Neglect is a quiet enemy. It doesn’t arrive like a storm. It’s the friendly whisper that says:

  • “I’ll answer that client email later.”
  • “The team seems fine; I’ll skip the check-in.”
  • “That tiny bug on the website isn’t a priority.”

Each one feels insignificant, like a single weed in a vast field. But what happens when you let one weed stand? It drops seeds. Then ten more appear. Soon, they are choking the life from the plants you actually care about.

This is how projects fail, how team morale erodes, and how customer trust dies. Not in a single, catastrophic event, but in a thousand small, neglected seconds that were allowed to compound into a crisis.

The Compounding Power of Planted Seconds

So, what’s the alternative? Discipline. But let’s reframe that word. Instead of a rigid, joyless grind, think of it as conscious cultivation. It’s the simple, powerful act of planting your seconds instead of just spending them.

Every second is a seed.

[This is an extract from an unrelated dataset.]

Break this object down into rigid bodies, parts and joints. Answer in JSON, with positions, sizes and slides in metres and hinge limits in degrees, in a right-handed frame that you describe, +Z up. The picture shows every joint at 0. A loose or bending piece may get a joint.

What you do with it determines what you grow.

Consider the harvest from these tiny investments:

  • The 60-Second Seed: You take one extra minute to write a truly personal, specific line in a thank-you email to a new client.
    • The Harvest: You haven’t just closed a deal; you’ve planted a root of genuine loyalty that can last for years.
  • The 10-Minute Seed: You pause a meeting that’s going in circles to ask, “What’s the most important question we need to answer right now?”
    • The Harvest: You save hours of wasted debate and cultivate a culture of clarity and purpose.
  • The 5-Minute Seed: You see a team member doing great work and immediately send them a message detailing exactly what you appreciated about it.
    • The Harvest: You foster a sense of psychological safety and excellence that no bonus structure can replicate.

This is the essence of Quality—not as a lofty goal, but as a present-moment practice. It’s the Natural way to build something that lasts. It grows, not by force, but by the steady accumulation of care.

How to Become a Time Gardener: A Practical Shift

Shifting from a time spender to a time investor doesn’t require new software. It requires new awareness.

1. Conduct a “Second Audit”

For one day, pause at three random intervals and ask yourself a simple question about your last hour of work: “Were my actions an expense or an investment?” There’s no judgment here. The goal is simply to see where your seconds are truly going.

2. Reframe Your To-Do List

Your task list isn’t a list of chores; it’s a portfolio of investments. Try rewriting your top 3 priorities for tomorrow with this frame:

  • Instead of: “Write Q4 report.”
  • Try: “Invest 3 hours to create clarity and alignment for the team’s next 90 days.”
  • Instead of: “Call back Prospect X.”
  • Try: “Invest 15 minutes to plant a seed of trust with a potential partner.”

This small change connects your actions to their purpose, transforming your work from a series of obligations into a sequence of opportunities.

3. Tend to the Soil

Finally, remember that not all investments yield an immediate, visible fruit. Investing time in research, in open-ended conversations with your team, in rest, or in learning is like enriching the soil. It doesn’t look like much is happening on the surface, but it’s the work that makes all future growth possible.

Your business is a reflection of the sum total of the seconds you’ve invested in it. The grand strategies and five-year plans are the trellis, but the real life of the vine is determined by the daily, moment-to-moment cultivation.


So, here is the only question that matters right now:

What will you plant with the next second you’ve been given?